Venezela's Crisis Hurts the Sick

Venezuela's economic crisis as left the country's health system on the verge of collapse. 


Roughly two years ago, when rapidly falling oil prices transformed Venezuela's economic crisis into a humanitarian catastrophe, the government began importing fewer medicines. At first, only simple drugs were affected, then it was antibiotics and even anti-inflammatory drugs. For the last year, patients afflicted with chronic illnesses that require expensive medication have been suffering under the government's reduced medicine import scheme.
The lack of medication to treat HIV first became a problem at the end of 2016. But the situation turned critical last year, Carballo explained.
"This is a tragedy," he said. "Not being able to take the right drugs is like a death sentence for many people. We've been missing the medications in the clinic for over four months, some of them we haven't had in six months."

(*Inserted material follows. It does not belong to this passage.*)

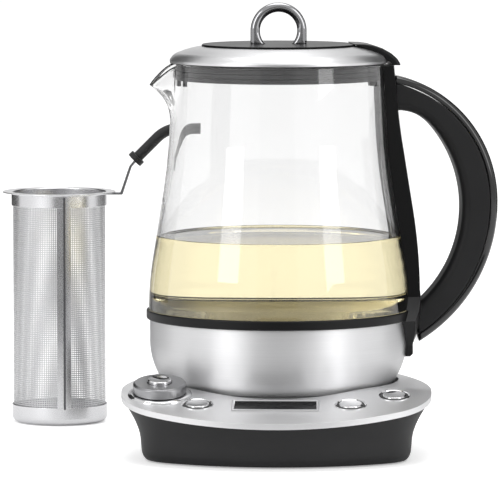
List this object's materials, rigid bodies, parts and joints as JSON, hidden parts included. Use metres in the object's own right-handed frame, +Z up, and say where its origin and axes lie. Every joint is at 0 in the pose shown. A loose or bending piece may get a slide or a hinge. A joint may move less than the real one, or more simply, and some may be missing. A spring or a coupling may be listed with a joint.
{
  "type": "automatic tea maker",
  "caption": "Glass jug with heated steel bowl and lift-off lid on a cordless base with a knob, buttons and display, and a separate mesh strainer beside it",
  "frame": {"origin": "on the table under the jug's vertical axis", "axes": "+Z up, -Y towards the user and the control panel, +X towards the jug's handle, -X towards the spout"},
  "size_m": [0.2821, 0.2554, 0.246],
  "materials": {
    "dark_housing": "satin",
    "brushed_plate": "brushed",
    "dark_plastic": "matte",
    "gloss_black": "gloss",
    "grey_plastic": "satin",
    "knob_plastic": "satin",
    "polished_steel": "polished",
    "cap_plastic": "satin",
    "board_green": "matte",
    "white_plastic": "matte",
    "contact_brass": "polished",
    "soft_rubber": "matte",
    "clear_glass": "clear",
    "display_glass": "gloss",
    "plate_aluminium": "cast",
    "mesh_steel": "woven",
    "silicone_grey": "matte"
  },
  "bodies": {
    "base": {"base_housing": "dark_housing", "base_top_plate": "brushed_plate", "base_bottom_cover": "dark_plastic", "foot_ring": "soft_rubber", "front_feet": "soft_rubber", "cover_screws": "polished_steel", "cord_gland": "soft_rubber", "power_post": "dark_plastic", "post_contacts": "contact_brass", "knob_seat_ring": "polished_steel", "rotary_encoder": "dark_plastic", "lcd_bezel": "polished_steel", "lcd_window": "display_glass", "lcd_module": "grey_plastic", "button_bezels": "polished_steel", "tact_switches": "dark_plastic", "control_board": "board_green", "power_board": "board_green", "heater_relay": "white_plastic"},
    "knob": {"knob_body": "knob_plastic"},
    "start_button": {"start_button": "cap_plastic"},
    "left_button": {"left_button": "cap_plastic"},
    "right_button": {"right_button": "cap_plastic"},
    "side_button": {"side_button": "cap_plastic"},
    "socket": {"jug_socket": "dark_plastic"},
    "jug": {"glass_jug": "clear_glass", "steel_bowl": "brushed_plate", "trim_ring": "dark_plastic", "heater_plate": "brushed_plate", "bottom_gasket": "silicone_grey", "heat_spreader": "plate_aluminium", "heating_element": "plate_aluminium", "temperature_sensor": "polished_steel", "thermostat": "white_plastic", "jug_bottom_cover": "dark_plastic", "handle_strap": "dark_plastic", "grip_inner": "dark_plastic", "grip_outer": "gloss_black"},
    "lid": {"lid_dome": "brushed_plate", "lid_top_disc": "gloss_black", "lid_ring": "polished_steel", "lid_ring_nuts": "polished_steel", "lid_rear_cap": "dark_plastic", "lid_collar": "silicone_grey", "lid_seal": "soft_rubber"},
    "strainer": {"strainer_cup": "mesh_steel", "strainer_mesh": "mesh_steel", "strainer_rim": "mesh_steel", "strainer_seam": "polished_steel", "strainer_handle_strip": "polished_steel", "strainer_grip": "soft_rubber"}
  },
  "joints": [
    {"name": "jug_lift", "type": "slide", "parent": "base", "child": "socket", "axis": [0, 0, 1], "range_m": [0, 0.12]},
    {"name": "jug_turn", "type": "hinge", "parent": "socket", "child": "jug", "pos_m": [0, 0, 0.0372], "axis": [0, 0, 1], "continuous": true},
    {"name": "lid_lift", "type": "slide", "parent": "jug", "child": "lid", "axis": [0, 0, 1], "range_m": [0, 0.06]},
    {"name": "strainer_lift", "type": "slide", "parent": "base", "child": "strainer", "axis": [0, 0, 1], "range_m": [0, 0.15]},
    {"name": "knob_turn", "type": "hinge", "parent": "base", "child": "knob", "pos_m": [-0.063, -0.06, 0.03581], "axis": [0, -0.2136, 0.9769], "continuous": true},
    {"name": "start_press", "type": "slide", "parent": "knob", "child": "start_button", "axis": [0, 0.2136, -0.9769], "range_m": [0, 0.0008], "stiffness_N_per_m": 800, "springref_m": -0.0005},
    {"name": "left_press", "type": "slide", "parent": "base", "child": "left_button", "axis": [0, 0.2136, -0.9769], "range_m": [0, 0.0007], "stiffness_N_per_m": 800, "springref_m": -0.0005},
    {"name": "right_press", "type": "slide", "parent": "base", "child": "right_button", "axis": [0, 0.2136, -0.9769], "range_m": [0, 0.0007], "stiffness_N_per_m": 800, "springref_m": -0.0005},
    {"name": "side_press", "type": "slide", "parent": "base", "child": "side_button", "axis": [0, 0.2136, -0.9769], "range_m": [0, 0.0007], "stiffness_N_per_m": 800, "springref_m": -0.0005}
  ]
}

The doctors at the Caracas University hospital are facing an ethical dilemma. Some argue that the clinic should not accept any new seriously-ill HIV patients, because they cannot be treated. It is not just antiretroviral medication that is lacking, it's everything: From gloves and syringes, to antibiotics and painkillers.
"Hardly any Venezuelan can nowadays find out whether he or she is HIV-positive under the public health system. You have to pay extra for a test," said Davi Flora, who also works at the university hospital. "And if we don't even know whether the patient is HIV-positive and if so, how much of the virus has spread to him, we can't start treatment."
"We have reached our limits, and we can't even help people here to die with dignity," said Maria Eugenia Landaeta, head of infectious diseases at the clinic. "We can't offer anything to the sick except the will to help and our medical expertise. We even have to ask the patients to bring drinking water from home."
 Even contraceptives have practically disappeared from the shelves, or become so expensive that the average Venezuelan can no longer afford them. In 2016, the government stopped distributing condoms among the population, and the price of buying them in the pharmacy has reached 20-30 percent of the monthly minimum income.
"This is a very serious problem, there is simply no more birth control," said Nubia Laguna from Nina Madre (Mother Girl), a non-governmental organization that supports young mothers. "We do not know at the moment how widespread sexually transmitted diseases are in the country, because there have been no official figures on the part of the state for more than two years."